What is expected: Using the data beneath this instruction, retype only the lines from the one that contains "if empty is" down to the one that contains "for node in", both included, exactly as they appear.

CAD and scene scripts
=-=-=-=-=

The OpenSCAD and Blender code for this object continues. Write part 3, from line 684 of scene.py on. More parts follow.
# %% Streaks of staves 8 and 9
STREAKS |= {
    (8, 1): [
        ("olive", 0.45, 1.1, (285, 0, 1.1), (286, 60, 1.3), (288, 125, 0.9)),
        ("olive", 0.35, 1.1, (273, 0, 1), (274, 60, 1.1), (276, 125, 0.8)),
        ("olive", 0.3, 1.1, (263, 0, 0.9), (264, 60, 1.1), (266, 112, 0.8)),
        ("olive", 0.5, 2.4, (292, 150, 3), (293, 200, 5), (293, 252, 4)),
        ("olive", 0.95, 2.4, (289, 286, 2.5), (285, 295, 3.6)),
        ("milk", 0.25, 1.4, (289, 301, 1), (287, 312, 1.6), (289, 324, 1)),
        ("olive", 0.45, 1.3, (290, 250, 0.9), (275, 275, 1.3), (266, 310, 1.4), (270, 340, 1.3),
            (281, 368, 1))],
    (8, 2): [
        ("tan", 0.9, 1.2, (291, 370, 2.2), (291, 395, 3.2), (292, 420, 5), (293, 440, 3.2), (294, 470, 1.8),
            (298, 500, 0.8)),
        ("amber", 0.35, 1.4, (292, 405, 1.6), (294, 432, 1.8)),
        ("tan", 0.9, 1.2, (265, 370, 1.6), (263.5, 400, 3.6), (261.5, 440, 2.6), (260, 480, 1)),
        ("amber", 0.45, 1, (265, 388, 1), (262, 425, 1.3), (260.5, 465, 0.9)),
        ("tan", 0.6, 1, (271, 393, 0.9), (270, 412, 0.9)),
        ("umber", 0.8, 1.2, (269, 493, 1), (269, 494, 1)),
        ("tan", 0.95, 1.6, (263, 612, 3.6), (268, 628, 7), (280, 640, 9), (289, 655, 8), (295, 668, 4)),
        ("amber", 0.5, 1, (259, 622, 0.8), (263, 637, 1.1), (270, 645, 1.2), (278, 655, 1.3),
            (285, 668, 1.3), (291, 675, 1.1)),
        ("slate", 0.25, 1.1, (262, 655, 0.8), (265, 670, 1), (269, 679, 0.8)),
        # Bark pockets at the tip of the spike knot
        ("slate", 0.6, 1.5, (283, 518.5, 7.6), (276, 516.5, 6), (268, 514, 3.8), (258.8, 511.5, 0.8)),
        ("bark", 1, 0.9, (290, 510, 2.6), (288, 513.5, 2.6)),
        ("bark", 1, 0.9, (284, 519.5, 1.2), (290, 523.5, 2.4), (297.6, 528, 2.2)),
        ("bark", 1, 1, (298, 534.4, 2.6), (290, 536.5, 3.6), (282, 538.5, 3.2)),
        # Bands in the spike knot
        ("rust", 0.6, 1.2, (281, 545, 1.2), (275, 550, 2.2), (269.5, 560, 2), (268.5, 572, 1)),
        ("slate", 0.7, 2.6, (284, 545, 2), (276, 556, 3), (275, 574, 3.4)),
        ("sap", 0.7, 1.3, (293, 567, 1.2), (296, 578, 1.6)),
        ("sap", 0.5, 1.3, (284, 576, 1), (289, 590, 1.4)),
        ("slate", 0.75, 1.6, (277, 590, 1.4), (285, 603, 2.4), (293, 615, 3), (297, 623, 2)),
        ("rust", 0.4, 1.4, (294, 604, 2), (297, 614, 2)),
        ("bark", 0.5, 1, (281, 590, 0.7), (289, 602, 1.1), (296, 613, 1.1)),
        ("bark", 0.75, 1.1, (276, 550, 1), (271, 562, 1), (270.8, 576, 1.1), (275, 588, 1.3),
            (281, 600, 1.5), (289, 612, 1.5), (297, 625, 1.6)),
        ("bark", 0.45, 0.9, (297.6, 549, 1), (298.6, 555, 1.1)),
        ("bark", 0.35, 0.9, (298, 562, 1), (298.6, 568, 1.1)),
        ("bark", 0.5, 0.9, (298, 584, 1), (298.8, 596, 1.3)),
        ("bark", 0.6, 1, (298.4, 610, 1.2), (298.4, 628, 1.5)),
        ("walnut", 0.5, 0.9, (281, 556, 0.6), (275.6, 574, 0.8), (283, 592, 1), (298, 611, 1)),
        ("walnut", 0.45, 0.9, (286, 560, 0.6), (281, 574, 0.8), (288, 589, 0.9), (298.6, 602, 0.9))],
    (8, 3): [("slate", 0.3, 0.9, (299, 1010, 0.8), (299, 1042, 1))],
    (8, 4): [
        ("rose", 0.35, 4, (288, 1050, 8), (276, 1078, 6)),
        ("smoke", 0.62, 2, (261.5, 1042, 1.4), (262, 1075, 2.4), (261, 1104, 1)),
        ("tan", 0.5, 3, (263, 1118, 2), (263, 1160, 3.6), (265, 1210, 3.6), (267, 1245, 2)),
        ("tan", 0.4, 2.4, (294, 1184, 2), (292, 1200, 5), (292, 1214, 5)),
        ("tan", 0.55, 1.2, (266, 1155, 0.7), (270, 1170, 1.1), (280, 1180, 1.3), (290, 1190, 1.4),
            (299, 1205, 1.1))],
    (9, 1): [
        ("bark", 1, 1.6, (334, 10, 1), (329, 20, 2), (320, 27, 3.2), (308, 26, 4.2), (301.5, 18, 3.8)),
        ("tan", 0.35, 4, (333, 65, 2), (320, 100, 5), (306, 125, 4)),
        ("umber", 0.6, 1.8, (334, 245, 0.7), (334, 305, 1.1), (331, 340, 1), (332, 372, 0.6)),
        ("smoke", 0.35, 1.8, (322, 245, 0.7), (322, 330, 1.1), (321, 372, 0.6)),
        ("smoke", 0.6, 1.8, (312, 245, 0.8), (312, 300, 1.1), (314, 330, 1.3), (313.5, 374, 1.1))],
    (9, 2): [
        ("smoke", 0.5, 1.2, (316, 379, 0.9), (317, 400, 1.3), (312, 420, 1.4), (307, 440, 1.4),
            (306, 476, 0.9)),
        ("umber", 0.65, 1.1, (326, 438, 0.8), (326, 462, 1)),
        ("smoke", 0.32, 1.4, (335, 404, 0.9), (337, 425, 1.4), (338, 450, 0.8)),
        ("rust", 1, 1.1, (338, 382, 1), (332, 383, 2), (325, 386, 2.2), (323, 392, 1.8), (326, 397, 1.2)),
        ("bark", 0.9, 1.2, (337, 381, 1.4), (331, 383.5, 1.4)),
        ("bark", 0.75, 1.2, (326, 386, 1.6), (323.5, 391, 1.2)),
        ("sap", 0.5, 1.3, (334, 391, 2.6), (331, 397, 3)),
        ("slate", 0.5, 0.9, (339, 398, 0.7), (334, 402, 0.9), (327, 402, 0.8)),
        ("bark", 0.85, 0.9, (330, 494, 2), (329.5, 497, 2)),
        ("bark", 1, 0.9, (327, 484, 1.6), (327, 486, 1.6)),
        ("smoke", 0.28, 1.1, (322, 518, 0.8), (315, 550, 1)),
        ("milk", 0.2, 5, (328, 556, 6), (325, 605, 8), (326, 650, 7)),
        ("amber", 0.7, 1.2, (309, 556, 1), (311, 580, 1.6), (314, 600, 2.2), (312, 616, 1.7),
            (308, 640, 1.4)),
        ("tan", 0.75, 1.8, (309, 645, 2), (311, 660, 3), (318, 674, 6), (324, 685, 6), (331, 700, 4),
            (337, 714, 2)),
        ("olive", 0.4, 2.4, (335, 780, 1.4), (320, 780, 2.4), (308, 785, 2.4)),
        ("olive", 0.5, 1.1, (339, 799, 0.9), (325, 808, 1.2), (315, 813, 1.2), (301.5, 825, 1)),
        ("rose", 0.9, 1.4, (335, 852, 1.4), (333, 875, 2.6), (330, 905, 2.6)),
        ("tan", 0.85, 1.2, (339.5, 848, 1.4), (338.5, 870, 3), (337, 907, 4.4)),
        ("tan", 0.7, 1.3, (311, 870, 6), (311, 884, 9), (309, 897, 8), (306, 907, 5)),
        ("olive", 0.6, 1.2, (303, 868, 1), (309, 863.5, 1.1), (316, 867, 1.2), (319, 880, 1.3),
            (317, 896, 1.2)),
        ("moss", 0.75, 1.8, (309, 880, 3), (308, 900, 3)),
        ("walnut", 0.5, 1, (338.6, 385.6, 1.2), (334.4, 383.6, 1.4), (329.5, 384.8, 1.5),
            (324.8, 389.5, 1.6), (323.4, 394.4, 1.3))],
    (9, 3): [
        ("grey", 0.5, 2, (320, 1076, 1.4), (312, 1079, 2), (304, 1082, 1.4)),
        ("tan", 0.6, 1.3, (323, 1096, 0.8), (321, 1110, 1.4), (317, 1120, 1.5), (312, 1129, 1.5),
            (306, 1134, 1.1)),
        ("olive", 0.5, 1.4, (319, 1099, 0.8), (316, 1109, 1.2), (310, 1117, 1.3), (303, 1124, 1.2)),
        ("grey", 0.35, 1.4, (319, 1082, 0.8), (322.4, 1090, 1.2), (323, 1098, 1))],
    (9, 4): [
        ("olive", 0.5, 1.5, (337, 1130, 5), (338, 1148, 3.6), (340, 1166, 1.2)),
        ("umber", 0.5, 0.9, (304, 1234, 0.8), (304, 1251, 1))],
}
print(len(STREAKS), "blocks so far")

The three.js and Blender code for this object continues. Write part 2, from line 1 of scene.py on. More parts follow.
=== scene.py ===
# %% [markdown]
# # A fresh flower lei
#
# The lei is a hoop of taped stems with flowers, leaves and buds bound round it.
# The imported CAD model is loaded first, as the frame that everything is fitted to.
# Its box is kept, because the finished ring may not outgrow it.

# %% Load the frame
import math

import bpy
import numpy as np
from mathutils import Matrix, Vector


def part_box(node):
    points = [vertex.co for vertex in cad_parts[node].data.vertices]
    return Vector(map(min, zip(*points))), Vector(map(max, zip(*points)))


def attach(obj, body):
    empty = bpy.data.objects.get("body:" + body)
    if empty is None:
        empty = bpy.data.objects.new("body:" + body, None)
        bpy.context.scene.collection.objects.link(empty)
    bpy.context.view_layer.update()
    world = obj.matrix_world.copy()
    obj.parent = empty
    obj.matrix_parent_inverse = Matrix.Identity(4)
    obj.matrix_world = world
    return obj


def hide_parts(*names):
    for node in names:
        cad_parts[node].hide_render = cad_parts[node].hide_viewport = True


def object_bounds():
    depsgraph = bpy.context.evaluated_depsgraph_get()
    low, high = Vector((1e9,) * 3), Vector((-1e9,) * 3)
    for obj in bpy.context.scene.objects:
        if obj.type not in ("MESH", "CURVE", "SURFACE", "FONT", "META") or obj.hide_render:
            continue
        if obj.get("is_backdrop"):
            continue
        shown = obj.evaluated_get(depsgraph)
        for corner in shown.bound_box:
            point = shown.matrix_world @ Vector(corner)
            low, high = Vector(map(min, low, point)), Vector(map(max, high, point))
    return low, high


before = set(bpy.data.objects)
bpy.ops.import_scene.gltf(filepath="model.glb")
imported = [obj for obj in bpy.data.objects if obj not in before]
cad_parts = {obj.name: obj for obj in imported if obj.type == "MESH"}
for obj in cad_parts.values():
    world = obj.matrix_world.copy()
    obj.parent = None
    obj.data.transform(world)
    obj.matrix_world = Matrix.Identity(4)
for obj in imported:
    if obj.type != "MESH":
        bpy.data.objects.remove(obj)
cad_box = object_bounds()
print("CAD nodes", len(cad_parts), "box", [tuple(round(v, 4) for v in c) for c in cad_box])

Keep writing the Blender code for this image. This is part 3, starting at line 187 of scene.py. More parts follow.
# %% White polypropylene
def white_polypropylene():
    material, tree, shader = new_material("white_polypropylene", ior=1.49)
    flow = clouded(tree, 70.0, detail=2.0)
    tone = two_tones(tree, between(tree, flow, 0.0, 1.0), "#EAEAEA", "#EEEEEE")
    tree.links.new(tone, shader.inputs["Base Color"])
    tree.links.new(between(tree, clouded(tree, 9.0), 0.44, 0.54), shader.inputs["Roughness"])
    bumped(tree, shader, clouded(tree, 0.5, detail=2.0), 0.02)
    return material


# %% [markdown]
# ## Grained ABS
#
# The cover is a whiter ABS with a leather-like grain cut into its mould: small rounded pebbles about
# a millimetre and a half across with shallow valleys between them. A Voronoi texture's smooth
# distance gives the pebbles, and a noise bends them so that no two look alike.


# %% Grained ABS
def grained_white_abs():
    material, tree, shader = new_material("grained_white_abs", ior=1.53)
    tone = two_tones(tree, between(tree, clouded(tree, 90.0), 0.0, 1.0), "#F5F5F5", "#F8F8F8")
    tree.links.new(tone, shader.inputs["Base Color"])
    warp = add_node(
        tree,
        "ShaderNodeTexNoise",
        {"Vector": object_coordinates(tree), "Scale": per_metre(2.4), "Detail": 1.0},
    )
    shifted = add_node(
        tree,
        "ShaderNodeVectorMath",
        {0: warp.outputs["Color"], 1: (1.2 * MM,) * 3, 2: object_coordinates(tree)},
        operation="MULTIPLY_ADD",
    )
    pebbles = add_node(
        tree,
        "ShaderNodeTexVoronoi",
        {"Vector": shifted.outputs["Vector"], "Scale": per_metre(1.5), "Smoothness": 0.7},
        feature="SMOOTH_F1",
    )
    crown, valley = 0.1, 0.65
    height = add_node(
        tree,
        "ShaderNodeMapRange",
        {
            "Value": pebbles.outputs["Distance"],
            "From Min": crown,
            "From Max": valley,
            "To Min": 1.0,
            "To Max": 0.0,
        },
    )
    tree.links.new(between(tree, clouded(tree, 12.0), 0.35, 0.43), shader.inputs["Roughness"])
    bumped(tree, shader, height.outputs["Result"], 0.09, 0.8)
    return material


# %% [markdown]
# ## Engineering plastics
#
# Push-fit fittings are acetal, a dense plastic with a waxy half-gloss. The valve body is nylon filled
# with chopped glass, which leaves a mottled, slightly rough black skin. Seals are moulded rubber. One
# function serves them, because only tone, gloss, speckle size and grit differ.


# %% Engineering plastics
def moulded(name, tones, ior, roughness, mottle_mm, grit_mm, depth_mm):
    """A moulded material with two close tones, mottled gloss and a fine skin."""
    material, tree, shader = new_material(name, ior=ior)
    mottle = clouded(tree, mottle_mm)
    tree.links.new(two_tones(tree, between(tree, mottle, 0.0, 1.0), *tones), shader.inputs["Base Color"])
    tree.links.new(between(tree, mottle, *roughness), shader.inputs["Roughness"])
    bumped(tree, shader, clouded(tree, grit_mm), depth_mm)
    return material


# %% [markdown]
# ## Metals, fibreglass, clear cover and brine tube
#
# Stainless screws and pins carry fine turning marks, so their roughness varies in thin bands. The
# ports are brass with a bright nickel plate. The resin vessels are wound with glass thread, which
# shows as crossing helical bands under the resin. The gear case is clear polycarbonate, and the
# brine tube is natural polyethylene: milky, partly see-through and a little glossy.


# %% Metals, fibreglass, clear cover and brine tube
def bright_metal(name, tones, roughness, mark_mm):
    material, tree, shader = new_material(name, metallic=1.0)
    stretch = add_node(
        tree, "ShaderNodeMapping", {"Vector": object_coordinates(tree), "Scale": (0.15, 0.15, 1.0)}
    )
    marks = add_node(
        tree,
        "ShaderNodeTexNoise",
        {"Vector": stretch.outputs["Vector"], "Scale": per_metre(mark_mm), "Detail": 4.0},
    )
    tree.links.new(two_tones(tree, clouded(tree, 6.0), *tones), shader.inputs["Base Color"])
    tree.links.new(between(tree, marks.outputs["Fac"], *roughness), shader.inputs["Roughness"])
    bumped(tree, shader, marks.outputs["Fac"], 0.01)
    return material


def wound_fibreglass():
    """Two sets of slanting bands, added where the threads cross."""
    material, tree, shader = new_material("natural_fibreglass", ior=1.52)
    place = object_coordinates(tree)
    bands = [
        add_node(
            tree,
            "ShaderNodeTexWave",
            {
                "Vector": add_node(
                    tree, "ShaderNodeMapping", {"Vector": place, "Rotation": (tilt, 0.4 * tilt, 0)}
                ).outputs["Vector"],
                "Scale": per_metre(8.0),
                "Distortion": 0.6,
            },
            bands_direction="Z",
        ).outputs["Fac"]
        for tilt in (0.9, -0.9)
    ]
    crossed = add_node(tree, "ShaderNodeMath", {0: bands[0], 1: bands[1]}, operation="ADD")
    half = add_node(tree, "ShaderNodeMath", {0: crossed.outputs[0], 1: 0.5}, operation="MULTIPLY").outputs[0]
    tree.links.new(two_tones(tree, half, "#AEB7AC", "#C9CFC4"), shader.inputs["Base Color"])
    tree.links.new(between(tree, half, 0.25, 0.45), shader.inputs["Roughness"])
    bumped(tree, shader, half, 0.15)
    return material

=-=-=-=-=

Solution for this problem:
    if empty is None:
        empty = bpy.data.objects.new("body:" + body, None)
        bpy.context.scene.collection.objects.link(empty)
    bpy.context.view_layer.update()
    world = obj.matrix_world.copy()
    obj.parent = empty
    obj.matrix_parent_inverse = Matrix.Identity(4)
    obj.matrix_world = world
    return obj


def hide_parts(*names):
    for node in names:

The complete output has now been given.